My life was in shambles. I stood in front of the little wooden church that had become my only place of peace, my head throbbing, my heart broken. My hands shook as I opened the door and saw the familiar face of Mike, my pastor and dear friend. His hug was so warm and loving, and I couldn't stop the tears that instantly sprung to my eyes and flowed down my face. I had no idea where my husband was, or what he was doing. I had no idea where my life was going, and I had no idea what to do next.

I had been out of the hospital for one month, and I had one day sober. Addiction had drove a wedge so deep between my husband and I that I didn't know if our relationship could ever be mended. It had taken us three years to build our life together, and a six month relapse to lose everything we had, including each other. I didn't have to say a word, Mike knew. He had seen the consequences of addiction over and over again in our tiny town. He knew me, the pain and heartache were written all over my face. He had known me since I was in diapers, helped raise me as a child.

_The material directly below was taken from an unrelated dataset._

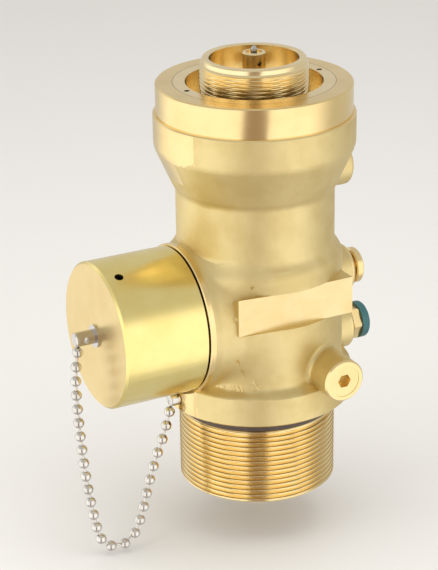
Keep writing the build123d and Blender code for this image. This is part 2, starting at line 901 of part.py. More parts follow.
def make_relief_plug():
    """The plug that clamps the burst disc: thread, neck and round flange, with vents."""
    low = (relief_low_x, 0, relief_z)
    plug = rod(port_r, low, OUT, boss_face_x - counterbore_depth - relief_low_x)
    plug += rod(relief_neck_r, low, OUT, relief_flange_x - relief_low_x)
    flange = rod(relief_flange_r, (relief_flange_x, 0, relief_z), OUT, relief_flange_height)
    plug += chamfer(flange.edges(), relief_flange_edge)
    plug -= rod(relief_bore_r, low, OUT, relief_flange_x - relief_low_x + relief_bore_past)
    vent = (relief_flange_x - relief_vent_inset, -2 * relief_neck_r, relief_z)
    plug -= rod(relief_vent_r, vent, BACK, 4 * relief_neck_r)
    socket = (relief_face_x - relief_socket_depth, 0, relief_z)
    return plug - hexagon_bar(plug_socket_af, socket, OUT, relief_socket_depth + tool_run)


def make_burst_disc():
    """The thin nickel disc that bursts at too high a pressure."""
    start = (relief_floor_x + relief_washer_height, 0, relief_z)
    return rod(burst_disc_r, start, OUT, burst_disc_height)


def make_relief_washer():
    """The copper ring under the burst disc."""
    start = (relief_floor_x, 0, relief_z)
    return tube(burst_disc_r, relief_bore_r, start, OUT, relief_washer_height)


def make_gauge_fitting():
    """The fitting of the gauge port: thread, nose, hexagon and nipple."""
    fitting = rod(port_r, (gauge_low_x, 0, gauge_z), OUT, boss_face_x - gauge_low_x)
    nose = rod(gauge_nose_r, (boss_face_x, 0, gauge_z), OUT, gauge_nose_reach)
    fitting += chamfer(nose.edges().group_by(Axis.X)[-1], gauge_nose_edge)
    hexagon = hexagon_bar(gauge_hex_af, (gauge_hex_x, 0, gauge_z), OUT, gauge_hex_height)
    low_r, high_r = gauge_hex_cone
    cone = Cone(low_r, high_r, gauge_hex_height, align=(Align.CENTER, Align.CENTER, Align.MIN))
    fitting += hexagon & on_axis(cone, (gauge_hex_x, 0, gauge_z), OUT)
    fitting += rod(port_r, (gauge_hex_end_x, 0, gauge_z), OUT, gauge_nipple)
    cavity_x = gauge_low_x + core_floor
    fitting -= rod(core_cavity_r, (cavity_x, 0, gauge_z), OUT, core_seat_x - cavity_x)
    bore_length = gauge_nipple_x - gauge_low_x
    return fitting - rod(gauge_bore_r, (gauge_low_x, 0, gauge_z), OUT, bore_length)


def make_gauge_core():
    """The spring-loaded core that the gauge opens."""
    core = rod(core_head_r, (core_low_x, 0, gauge_z), OUT, core_head_height)
    tail_x = core_low_x - core_tail
    pin_length = gauge_nipple_x - core_tip_depth - tail_x
    return core + rod(core_pin_r, (tail_x, 0, gauge_z), OUT, pin_length)


def make_gauge_spring():
    """The spring behind the gauge port's core."""
    low_x = gauge_low_x + core_floor
    start = (low_x, 0, gauge_z)
    return coil_spring(core_spring_r, core_wire_r, core_spring_turns, start, OUT, core_low_x - low_x)


def make_gauge_cap():
    """The plastic dust cap over the nipple."""
    start = (gauge_hex_end_x, 0, gauge_z)
    cap = rod(gauge_cap_r, start, OUT, gauge_nipple + gauge_cap_top)
    cap = fillet(cap.edges().group_by(Axis.X)[-1], gauge_cap_dome)
    return cap - rod(port_r + running_gap, start, OUT, gauge_nipple + gauge_cap_gap)


def socket_plug(radius, face, direction):
    """A flush plug with a hexagon socket and a seal groove near its inner end."""
    inward = Vector(*direction) * -1
    face = Vector(*face) + inward * plug_recess
    length = plug_length - plug_recess
    plug = rod(radius, face, inward, length)
    plug -= hexagon_bar(plug_socket_af, face, inward, plug_socket_depth)
    groove_width = plug_seal_section + plug_seal_play
    groove = face + inward * (length - plug_seal_land - groove_width)
    return plug - tube(radius + 1, radius - plug_seal_section, groove, inward, groove_width)


def plug_seal(radius, face, direction):
    """The O-ring in a plug's groove."""
    inward = Vector(*direction) * -1
    half_groove = (plug_seal_section + plug_seal_play) / 2
    centre = Vector(*face) + inward * (plug_length - plug_seal_land - half_groove)
    return seal_ring(radius - plug_seal_section / 2, plug_seal_section, centre, inward)


side_face = (side_port_x, side_face_y, side_port_z)
pilot_face = (pilot_boss_x, 0, pilot_port_z)
pieces = {
    "valve_body": make_valve_body(),
    "neck_seal": make_neck_seal(),
    "piston": make_piston(),
    "piston_seal": make_piston_seal(),
    "seat_seal": make_seat_seal(),
    "seal_retainer": make_seal_retainer(),
    "retainer_screw": make_retainer_screw(),
    "piston_spring": make_piston_spring(),
    "bonnet": make_bonnet(),
    "bonnet_seal": make_bonnet_seal(),
    "pilot_housing": make_pilot_housing(),
    "pilot_pin": make_pilot_pin(),
    "pilot_seal": make_pilot_seal(),
    "pilot_spring": make_pilot_spring(),
    "pilot_plug": make_pilot_plug(),
    "outlet_cap": make_outlet_cap(),
    "cap_swivel": make_cap_swivel(),
    "swivel_washer": make_swivel_washer(),
    "swivel_clip": make_swivel_clip(),
    "ball_chain": make_ball_chain(),
    "chain_anchor": make_chain_anchor(),
    "relief_plug": make_relief_plug(),
    "burst_disc": make_burst_disc(),
    "relief_washer": make_relief_washer(),
    "gauge_fitting": make_gauge_fitting(),
    "gauge_core": make_gauge_core(),
    "gauge_spring": make_gauge_spring(),
    "gauge_cap": make_gauge_cap(),
    "side_port_plug": socket_plug(side_plug_r, side_face, FRONT),
    "side_port_seal": plug_seal(side_plug_r, side_face, FRONT),
    "pilot_port_plug": socket_plug(port_r, pilot_face, OUT),
    "pilot_port_seal": plug_seal(port_r, pilot_face, OUT),
}

os.makedirs("parts", exist_ok=True)
for name, piece in pieces.items():
    piece.label = name
    export_step(piece, f"parts/{name}.step")
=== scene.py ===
"""Looks of a brass cylinder valve with an outlet cap on a ball chain.

Everything is in metres, in the frame of the solids: the origin is the centre of the shoulder,
+Z runs up the valve axis and the outlet points along -X.
"""

import logging
import math
from dataclasses import dataclass, field
from enum import Enum

import bmesh
import bpy
import numpy as np
from mathutils import Matrix, Vector


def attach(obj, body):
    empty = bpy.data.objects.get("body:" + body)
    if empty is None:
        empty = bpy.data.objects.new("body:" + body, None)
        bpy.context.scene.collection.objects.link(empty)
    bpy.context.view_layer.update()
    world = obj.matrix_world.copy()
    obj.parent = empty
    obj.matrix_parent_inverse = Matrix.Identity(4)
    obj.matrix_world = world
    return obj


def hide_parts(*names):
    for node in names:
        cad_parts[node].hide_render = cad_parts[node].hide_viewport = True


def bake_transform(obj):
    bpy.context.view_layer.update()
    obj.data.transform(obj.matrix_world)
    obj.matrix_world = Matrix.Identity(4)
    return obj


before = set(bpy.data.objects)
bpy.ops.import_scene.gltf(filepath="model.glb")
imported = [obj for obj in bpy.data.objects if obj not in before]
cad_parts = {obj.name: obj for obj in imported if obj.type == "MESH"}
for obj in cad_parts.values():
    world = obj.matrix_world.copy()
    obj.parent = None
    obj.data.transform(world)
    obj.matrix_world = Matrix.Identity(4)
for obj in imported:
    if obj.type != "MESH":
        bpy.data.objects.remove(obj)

log = logging.getLogger("valve")
MM = 0.001
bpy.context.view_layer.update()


class Way(Enum):
    """The axis that a turned part spins about, as an index into X, Y, Z."""

    X = 0
    Y = 1
    Z = 2


# ---- shader expressions


class Value:
    """A shader socket or a number that Python's operators work on."""

    def __init__(self, shader: "Shader", source: object) -> None:
        """Keeps the shader that new nodes go to, and the socket or number."""
        self.shader = shader
        self.source = source

    def _math(self, operation: str, *others: object) -> "Value":
        """Adds one Math node.

        Args:
            operation: The node's operation.
            others: The further inputs, as numbers or Values.

        Returns:
            The node's result.
        """
        inputs = {0: self}
        inputs.update({i + 1: other for i, other in enumerate(others)})
        return self.shader.node("ShaderNodeMath", {"operation": operation}, inputs)

    def __add__(self, other: object) -> "Value":
        """Sum."""
        return self._math("ADD", other)

    def __radd__(self, other: object) -> "Value":
        """Sum with a number on the left."""
        return self._math("ADD", other)

    def __sub__(self, other: object) -> "Value":
        """Difference."""
        return self._math("SUBTRACT", other)

    def __rsub__(self, other: object) -> "Value":
        """A number less this value."""
        return Value(self.shader, other)._math("SUBTRACT", self)

    def __mul__(self, other: object) -> "Value":
        """Product."""
        return self._math("MULTIPLY", other)

    def __rmul__(self, other: object) -> "Value":
        """Product with a number on the left."""
        return self._math("MULTIPLY", other)

    def __pow__(self, other: object) -> "Value":
        """Power."""
        return self._math("POWER", other)

    def root(self) -> "Value":
        """Square root."""
        return self._math("SQRT")

    def size(self) -> "Value":
        """The value without its sign."""
        return self._math("ABSOLUTE")

    def bearing(self, other: "Value") -> "Value":
        """The angle of the direction whose side part is this value and whose forward part is the other."""
        return self._math("ARCTAN2", other)

    def step(self, low: float, high: float) -> "Value":
        """Rises smoothly from 0 to 1 between two values."""
        settings = {"interpolation_type": "SMOOTHSTEP"}
        return self.shader.node("ShaderNodeMapRange", settings, {"Value": self, "From Min": low, "From Max": high})


class Shader:
    """The node tree of one material."""

    def __init__(self, name: str) -> None:
        """Makes the material with an empty tree, an output and a Principled shader."""
        self.material = bpy.data.materials.new(name)
        self.material.use_nodes = True
        self.tree = self.material.node_tree
        self.tree.nodes.clear()
        self.output = self.tree.nodes.new("ShaderNodeOutputMaterial")
        self.surface = self.tree.nodes.new("ShaderNodeBsdfPrincipled")
        self.tree.links.new(self.surface.outputs["BSDF"], self.output.inputs["Surface"])

    def node(self, kind: str, settings: dict | None = None, inputs: dict | None = None, out: object = 0) -> Value:
        """Adds a node.

        Args:
            kind: The node's type.
            settings: Its properties, such as an operation, set before the sockets.
            inputs: Socket name or index to a number, a tuple or a Value.
            out: The output's name or index.

        Returns:
            That output.
        """
        node = self.tree.nodes.new(kind)
        for name, value in (settings or {}).items():
            if name == "stops":
                while len(node.color_ramp.elements) < len(value):
                    node.color_ramp.elements.new(0.5)
                for element, (place, colour) in zip(node.color_ramp.elements, value):
                    element.position = place
                    element.color = colour
            else:
                setattr(node, name, value)
        for name, value in (inputs or {}).items():
            self._feed(node.inputs[name], value)
        return Value(self, node.outputs[out])

    def _feed(self, socket: object, value: object) -> None:
        """Links or sets one input."""
        source = value.source if isinstance(value, Value) else value
        if isinstance(source, bpy.types.NodeSocket):
            self.tree.links.new(source, socket)
        else:
            socket.default_value = source

    def set(self, **sockets: object) -> None:
        """Sets or links sockets of the Principled shader; an underscore stands for a space."""
        for name, value in sockets.items():
            self._feed(self.surface.inputs[name.replace("_", " ")], value)

    def place(self) -> tuple[Value, Value, Value]:
        """The point's X, Y and Z on the object, in metres."""
        where = self.node("ShaderNodeTexCoord", out="Object")
        parts = self.tree.nodes.new("ShaderNodeSeparateXYZ")
        self._feed(parts.inputs[0], where)
        return tuple(Value(self, out) for out in parts.outputs)

    def joined(self, x: object, y: object, z: object) -> Value:
        """A vector from three values."""
        return self.node("ShaderNodeCombineXYZ", None, {0: x, 1: y, 2: z})

    def noise(self, scale: float, detail: float = 2.0, rough: float = 0.5, vector: Value | None = None) -> Value:
        """Noise with features of about 1 / scale metres, from 0 to 1."""
        inputs = {"Scale": scale, "Detail": detail, "Roughness": rough}
        inputs["Vector"] = vector or self.node("ShaderNodeTexCoord", out="Object")
        return self.node("ShaderNodeTexNoise", None, inputs, "Fac")

    def mix(self, amount: object, first: object, second: object) -> Value:
        """A colour between two colours."""
        settings = {"data_type": "RGBA"}
        return self.node("ShaderNodeMix", settings, {0: amount, 6: first, 7: second}, 2)

    def bump(self, height: Value, depth: float, strength: float = 1.0) -> Value:
        """A normal from a height that runs from 0 to 1, with its depth in metres."""
        return self.node("ShaderNodeBump", None, {"Strength": strength, "Distance": depth, "Height": height})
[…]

I can't tell you what he preached that day, I was so buried in my own grief. I only remember at one point he stopped, put his hand on my shoulder, and said to me "Mend your broken heart." I cried the entire sermon. And when he called for those who had yet to be saved to come forward, my feet moved of their own accord. My broken heart pulled at an invisible thread like a marionette, dragging my feet down the aisle. In desperation I repeated the words he uttered, inviting Jesus into my heart and begging him to mend what addiction had stolen from me.

Please God, help me. I am so lost. I need you.